On February 7, 2018, Grande Rotunda, LLC refinanced its $115.3 million construction loan held by Wells Fargo with a new loan held by Aareal Capital Corporation in the amount of approximately $118.5 million with additional funding available for retail tenant improvements and leasing costs in the amount of $3,380,000. This refinancing paid off the loan previously held by Wells Fargo, funded loan closing costs and paid the amount due to Hekemian Development Resources for a development fee of $900,000 plus accrued interest of approximately $45,000 (See Note 9 to FREIT’s consolidated financial statements for further details on this fee). This loan is secured by the Rotunda property, bears a floating interest rate at 285 basis points over the one-month LIBOR rate and has a maturity date of February 6, 2021 with two one-year renewal options. As part of this transaction, Grande Rotunda, LLC purchased an interest rate cap on LIBOR for the full amount that can be drawn on this loan of $121.9 million, capping the one-month LIBOR rate at 3% for the first two years of this loan. As of October 31, 2018, approximately $118.5 million of this loan facility was drawn down and the interest rate was approximately 5.13%. The loan is secured by the Rotunda property, which has a net book value of approximately $154,526,000 as of October 31, 2018.

  (N) Credit line: On October 27, 2017, FREIT’s revolving line of credit provided by the Provident Bank was renewed for a three-year term ending on October 27, 2020 at which point no further advances shall be permitted and provided the line of credit is not renewed by the lender, the outstanding principal balance of the line of credit shall convert to a commercial term loan maturing on October 31, 2022.  Draws against the credit line can be used for working capital needs and standby letters of credit. Draws against the credit line are secured by mortgages on FREIT’s Franklin Crossing Shopping Center in Franklin Lakes, New Jersey and retail space in Glen Rock, New Jersey. The total line of credit was increased from $12.8 million to $13 million and the interest rate on the amount outstanding will be at a floating rate of 275 basis points over the 30-day LIBOR with a floor of 3.75%.  During Fiscal 2017, FREIT utilized $3 million of its credit line to fund tenant improvements for new retail tenants at the Rotunda property. As of October 31, 2017, approximately $3.1 million was outstanding (including closing costs of approximately $0.1 million related to the renewal of the line).  In February 2018, FREIT repaid the line of credit in the amount of $3.1 million. As of October 31, 2018, there was no amount outstanding and $13 million was available under the line of credit.

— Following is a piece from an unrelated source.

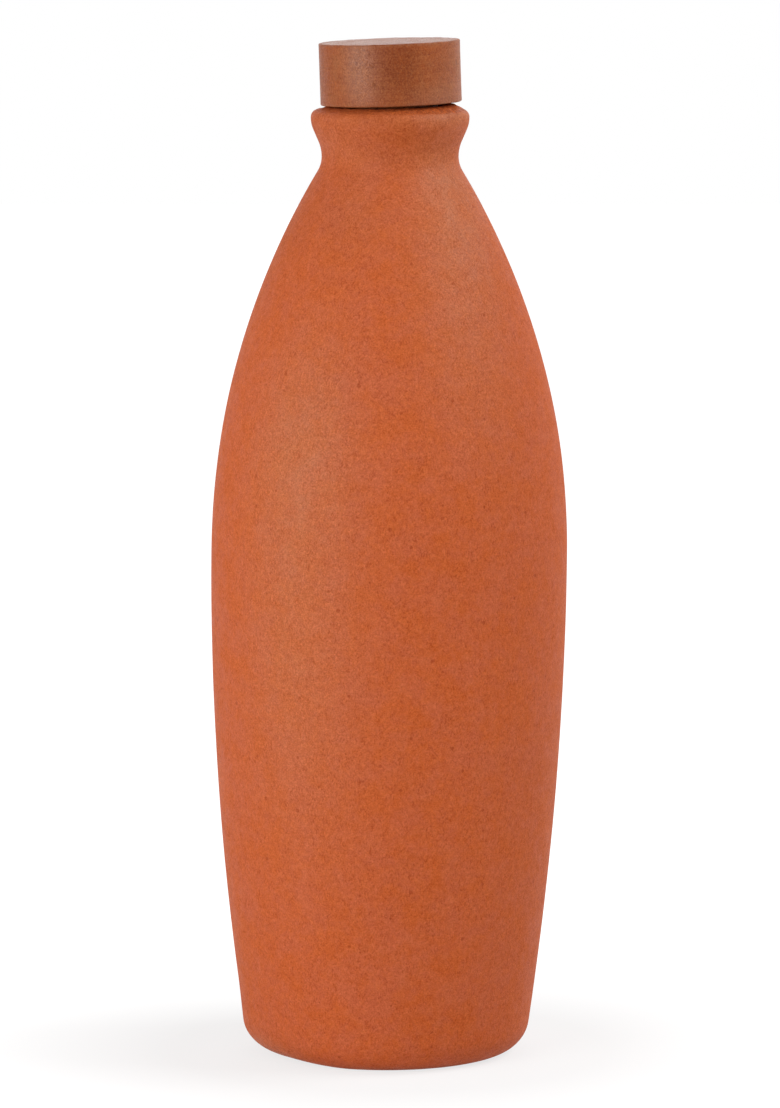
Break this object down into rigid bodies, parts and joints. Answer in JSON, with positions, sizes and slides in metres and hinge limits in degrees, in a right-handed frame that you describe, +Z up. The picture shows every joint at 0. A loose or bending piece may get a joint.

Certain of the Company’s mortgage loans and the Credit Line contain financial covenants. Except as noted in Note 5F above, the Company was in compliance with all of its financial covenants as of October 31, 2018.

 

Fair value of long-term debt:

The following table shows the estimated fair value and carrying value of FREIT’s long-term debt at October 31, 2018 and 2017:

    October 31,   October 31,
($ in Millions)   2018   2017
Fair Value   $338.3   $317.8
         
Carrying Value   $347.0   $321.6

 

Fair values are estimated based on market interest rates at the end of each fiscal year and on discounted cash flow analysis. Changes in assumptions or estimation methods may significantly affect these fair value estimates. The fair value is based on observable inputs (level 2 in the fair value hierarchy as provided by authoritative guidance).

Principal amounts (in thousands of dollars) due under the above obligations in each of the five years subsequent to October 31, 2018 are as follows: 

Year Ending
 October 31,
  Amount

 

 

2019   $ 48,440 (a)(c)
2020   $ 3,727  
2021   $ 141,018 (b) 
2022   $ 17,388  
2023   $ 36,878  
         
(a)Two loans approximating $39.5 million are extendable for a period of one (1) year.
(b)Includes Rotunda loan in the amount of approximately $118.5 million refinanced with Aareal Capital Corporation on February 7, 2018. (See Note 5(M) )
(c)Excludes $12.3 million attributable to Station Place assuming amendment of loan document.